• [Your objective] In full and without deviation, write out the entries that follow.

• [Exercise data]

◆ ◆ ◆ ◆

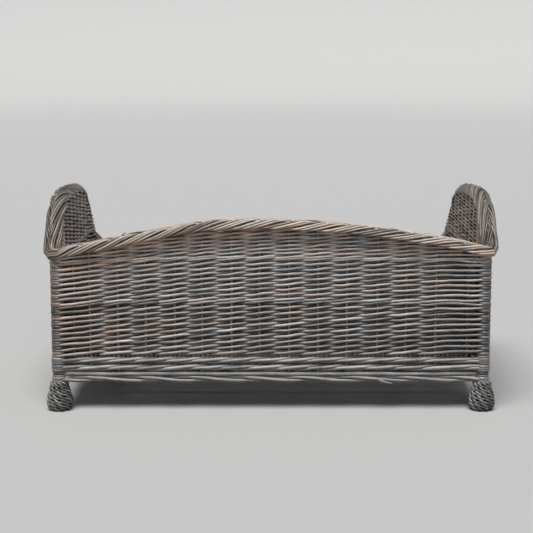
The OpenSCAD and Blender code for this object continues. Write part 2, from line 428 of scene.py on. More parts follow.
def willow(name, dark, brown, orange, weathered_and_lit, weathering_and_top_light=0.5, gloss=0.45):
    """Unpeeled willow, stained dark, paler on top from weather and from painted top light.

    A rod's tone runs from brown to orange, and patches and streaks of it are dark. The fifth argument
    is the pale top colour and the sixth how much of it its upper face takes, part wear and part
    painted highlight, and gloss is its least roughness, nearly.
    """
    w = Shader(name)
    rod = w.node("Attribute", attribute_name="rod")
    parts = w.node("SeparateColor")
    w.feed(parts.inputs[0], rod.outputs["Color"])
    tone, light, cut = parts.outputs
    grain = w.node("Attribute", attribute_name="grain").outputs["Vector"]
    streaks = w.noise(grain, STREAKS, 3)
    patches = w.noise(grain, PATCHES, 2)
    specks = w.noise(grain, SPECKS, 1)

    # The stain: brown to orange, in dark patches.
    bark = w.mix(tone, brown, orange)
    bark = w.mix(w.between(patches, 0.35, 0.7), bark, dark)

    # The pale top colour, part weather and part painted top light and highlight: more on faces that
    # look up, and along some streaks.
    height = w.node("SeparateXYZ")
    w.feed(height.inputs[0], w.node("NewGeometry").outputs["Normal"])
    top = w.between(height.outputs["Z"], -0.5, 1.0, 0.0, weathering_and_top_light)
    worn_and_lit = w.sums("MULTIPLY", top, w.between(streaks, 0.3, 0.65, 0.35, 1.3))
    worn_and_lit = w.sums("MULTIPLY", worn_and_lit, rod.outputs["Alpha"])
    bark = w.mix(w.sums("MINIMUM", worn_and_lit, 1.0), bark, weathered_and_lit)

    # Dark cracks along other streaks, and pale specks.
    bark = w.mix(w.between(streaks, 0.5, 0.8, 0.0, 0.45), bark, dark)
    bark = w.mix(w.between(specks, 0.66, 0.8, 0.0, 0.5), bark, weathered_and_lit)

    # The rod's lightness, its own with painted light and shade added to it, and pale wood at a cut end.
    level = w.between(light, 0.0, 2.0, 0.35, 2.95)
    grey = w.node("CombineColor")
    for socket in grey.inputs:
        w.feed(socket, level)
    bark = w.mix(1.0, bark, grey.outputs[0], "MULTIPLY")
    bark = w.mix(w.sums("MULTIPLY", cut, 0.7), bark, CUT_WOOD)
    w.feed(w.surface.inputs["Base Color"], bark)

    w.feed(w.surface.inputs["Roughness"], w.between(patches, 0.3, 0.7, gloss - 0.08, gloss + 0.14))
    w.surface.inputs["Specular IOR Level"].default_value = 0.5
    bump = w.node("Bump")
    bump.inputs["Strength"].default_value = 0.55
    bump.inputs["Distance"].default_value = GRAIN_DEPTH
    w.feed(bump.inputs["Height"], w.sums("ADD", streaks, w.sums("MULTIPLY", specks, 0.3)))
    w.feed(w.surface.inputs["Normal"], bump.outputs[0])
    return w.material


# The pale top colour of each willow below stands both for the weather's bleaching and for painted top light
# and highlight.
WEAVE_WILLOW = willow(
    "weave_willow",
    dark=srgb(26, 23, 22),
    brown=srgb(92, 86, 81),
    orange=srgb(142, 101, 70),
    weathered_and_lit=srgb(182, 184, 185),
    weathering_and_top_light=0.75,
    gloss=0.3,
)
STAKE_WILLOW = willow(
    "stake_willow",
    dark=srgb(70, 59, 53),
    brown=srgb(140, 121, 111),
    orange=srgb(156, 128, 114),
    weathered_and_lit=srgb(160, 152, 147),
    weathering_and_top_light=0.3,
)
BORDER_WILLOW = willow(
    "border_willow",
    dark=srgb(36, 31, 27),
    brown=srgb(102, 92, 83),
    orange=srgb(152, 110, 76),
    weathered_and_lit=srgb(198, 191, 182),
    weathering_and_top_light=0.65,
    gloss=0.3,
)
FOOT_WILLOW = willow(
    "foot_willow",
    dark=srgb(18, 17, 16),
    brown=srgb(50, 47, 44),
    orange=srgb(74, 64, 54),
    weathered_and_lit=srgb(186, 185, 180),
    weathering_and_top_light=0.7,
    gloss=0.32,
)
BASE_WILLOW = willow(
    "base_willow",
    dark=srgb(36, 29, 24),
    brown=srgb(78, 66, 57),
    orange=srgb(102, 78, 60),
    weathered_and_lit=srgb(122, 116, 109),
    weathering_and_top_light=0.35,
)


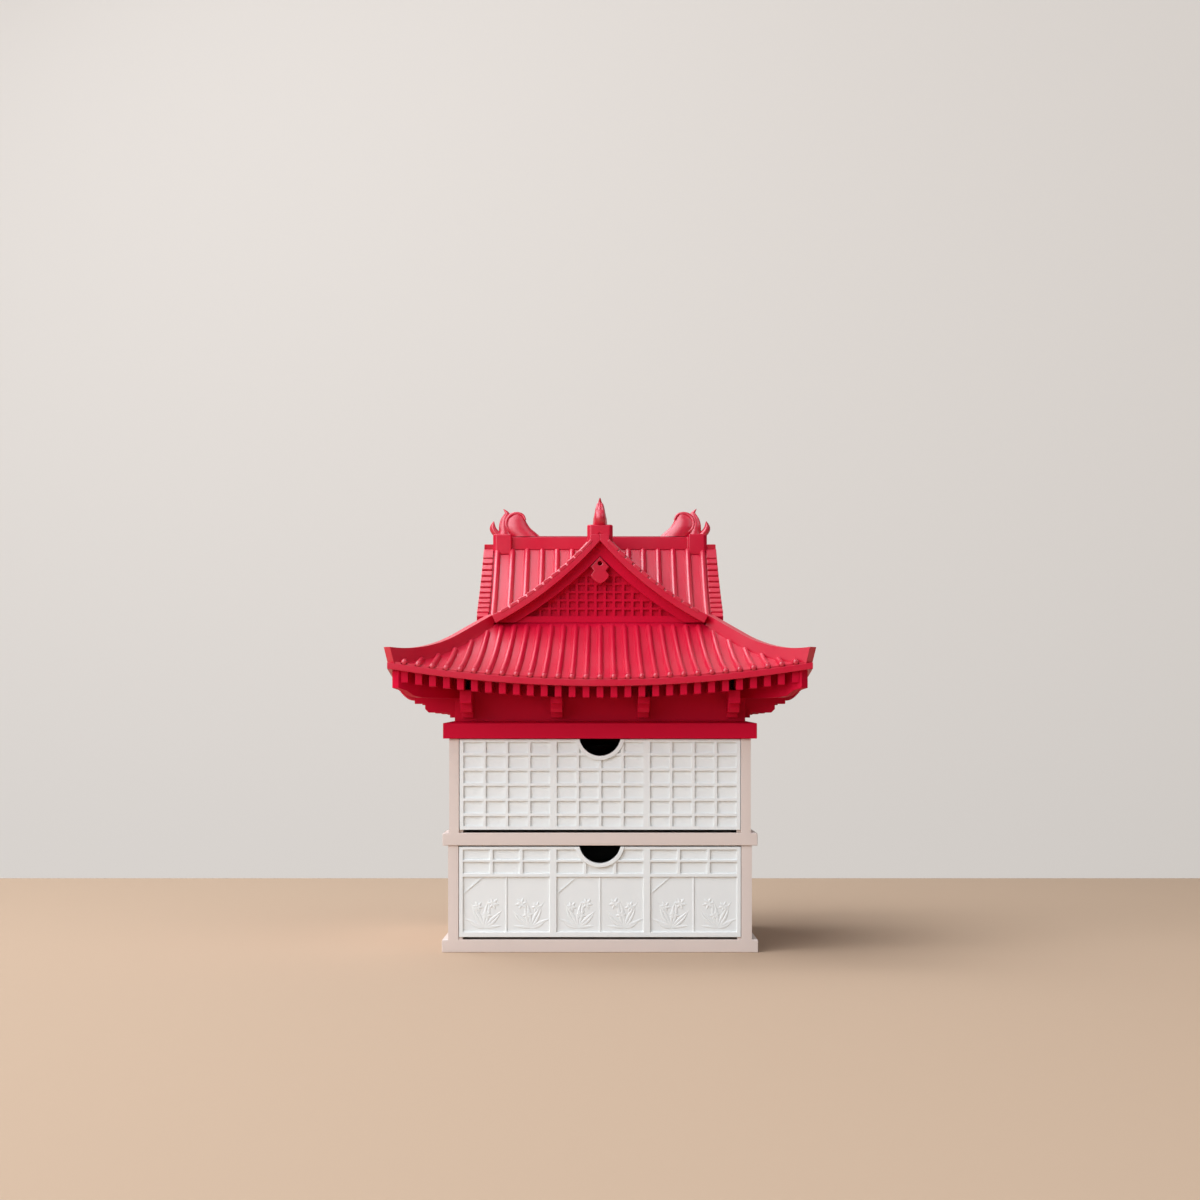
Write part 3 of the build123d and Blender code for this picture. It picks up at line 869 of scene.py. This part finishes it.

◆ ◆ ◆ ◆

• [Written answer]
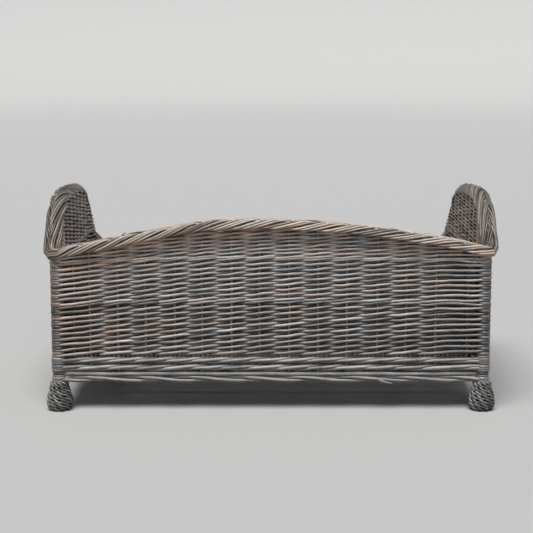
The OpenSCAD and Blender code for this object continues. Write part 2, from line 428 of scene.py on. More parts follow.
def willow(name, dark, brown, orange, weathered_and_lit, weathering_and_top_light=0.5, gloss=0.45):
    """Unpeeled willow, stained dark, paler on top from weather and from painted top light.

    A rod's tone runs from brown to orange, and patches and streaks of it are dark. The fifth argument
    is the pale top colour and the sixth how much of it its upper face takes, part wear and part
    painted highlight, and gloss is its least roughness, nearly.
    """
    w = Shader(name)
    rod = w.node("Attribute", attribute_name="rod")
    parts = w.node("SeparateColor")
    w.feed(parts.inputs[0], rod.outputs["Color"])
    tone, light, cut = parts.outputs
    grain = w.node("Attribute", attribute_name="grain").outputs["Vector"]
    streaks = w.noise(grain, STREAKS, 3)
    patches = w.noise(grain, PATCHES, 2)
    specks = w.noise(grain, SPECKS, 1)

    # The stain: brown to orange, in dark patches.
    bark = w.mix(tone, brown, orange)
    bark = w.mix(w.between(patches, 0.35, 0.7), bark, dark)

    # The pale top colour, part weather and part painted top light and highlight: more on faces that
    # look up, and along some streaks.
    height = w.node("SeparateXYZ")
    w.feed(height.inputs[0], w.node("NewGeometry").outputs["Normal"])
    top = w.between(height.outputs["Z"], -0.5, 1.0, 0.0, weathering_and_top_light)
    worn_and_lit = w.sums("MULTIPLY", top, w.between(streaks, 0.3, 0.65, 0.35, 1.3))
    worn_and_lit = w.sums("MULTIPLY", worn_and_lit, rod.outputs["Alpha"])
    bark = w.mix(w.sums("MINIMUM", worn_and_lit, 1.0), bark, weathered_and_lit)

    # Dark cracks along other streaks, and pale specks.
    bark = w.mix(w.between(streaks, 0.5, 0.8, 0.0, 0.45), bark, dark)
    bark = w.mix(w.between(specks, 0.66, 0.8, 0.0, 0.5), bark, weathered_and_lit)

    # The rod's lightness, its own with painted light and shade added to it, and pale wood at a cut end.
    level = w.between(light, 0.0, 2.0, 0.35, 2.95)
    grey = w.node("CombineColor")
    for socket in grey.inputs:
        w.feed(socket, level)
    bark = w.mix(1.0, bark, grey.outputs[0], "MULTIPLY")
    bark = w.mix(w.sums("MULTIPLY", cut, 0.7), bark, CUT_WOOD)
    w.feed(w.surface.inputs["Base Color"], bark)

    w.feed(w.surface.inputs["Roughness"], w.between(patches, 0.3, 0.7, gloss - 0.08, gloss + 0.14))
    w.surface.inputs["Specular IOR Level"].default_value = 0.5
    bump = w.node("Bump")
    bump.inputs["Strength"].default_value = 0.55
    bump.inputs["Distance"].default_value = GRAIN_DEPTH
    w.feed(bump.inputs["Height"], w.sums("ADD", streaks, w.sums("MULTIPLY", specks, 0.3)))
    w.feed(w.surface.inputs["Normal"], bump.outputs[0])
    return w.material


# The pale top colour of each willow below stands both for the weather's bleaching and for painted top light
# and highlight.
WEAVE_WILLOW = willow(
    "weave_willow",
    dark=srgb(26, 23, 22),
    brown=srgb(92, 86, 81),
    orange=srgb(142, 101, 70),
    weathered_and_lit=srgb(182, 184, 185),
    weathering_and_top_light=0.75,
    gloss=0.3,
)
STAKE_WILLOW = willow(
    "stake_willow",
    dark=srgb(70, 59, 53),
    brown=srgb(140, 121, 111),
    orange=srgb(156, 128, 114),
    weathered_and_lit=srgb(160, 152, 147),
    weathering_and_top_light=0.3,
)
BORDER_WILLOW = willow(
    "border_willow",
    dark=srgb(36, 31, 27),
    brown=srgb(102, 92, 83),
    orange=srgb(152, 110, 76),
    weathered_and_lit=srgb(198, 191, 182),
    weathering_and_top_light=0.65,
    gloss=0.3,
)
FOOT_WILLOW = willow(
    "foot_willow",
    dark=srgb(18, 17, 16),
    brown=srgb(50, 47, 44),
    orange=srgb(74, 64, 54),
    weathered_and_lit=srgb(186, 185, 180),
    weathering_and_top_light=0.7,
    gloss=0.32,
)
BASE_WILLOW = willow(
    "base_willow",
    dark=srgb(36, 29, 24),
    brown=srgb(78, 66, 57),
    orange=srgb(102, 78, 60),
    weathered_and_lit=srgb(122, 116, 109),
    weathering_and_top_light=0.35,
)


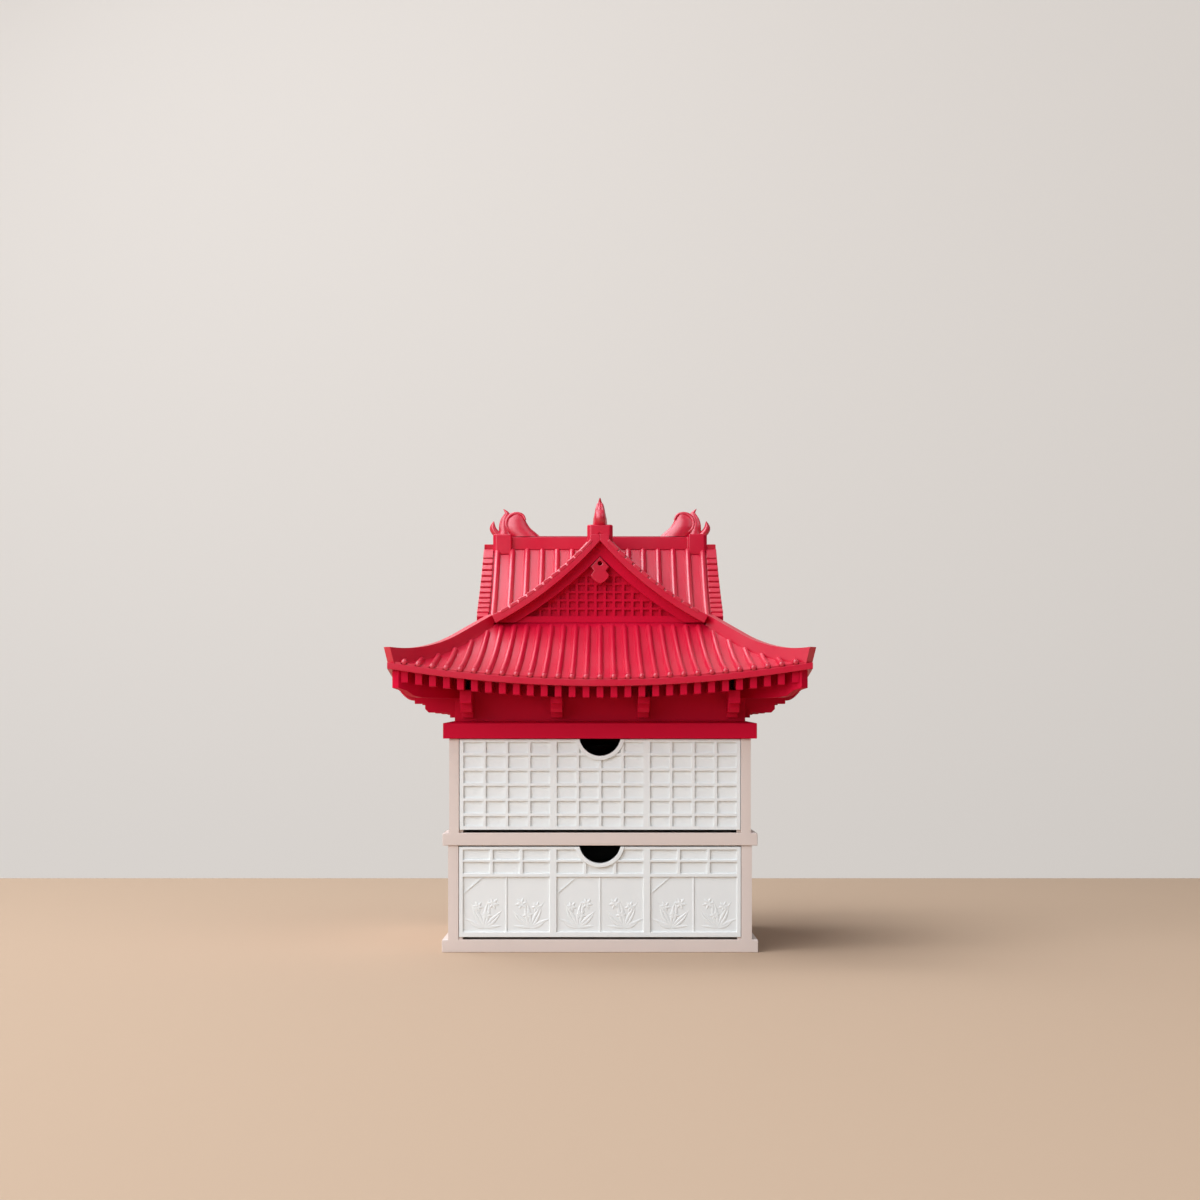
Write part 3 of the build123d and Blender code for this picture. It picks up at line 869 of scene.py. This part finishes it.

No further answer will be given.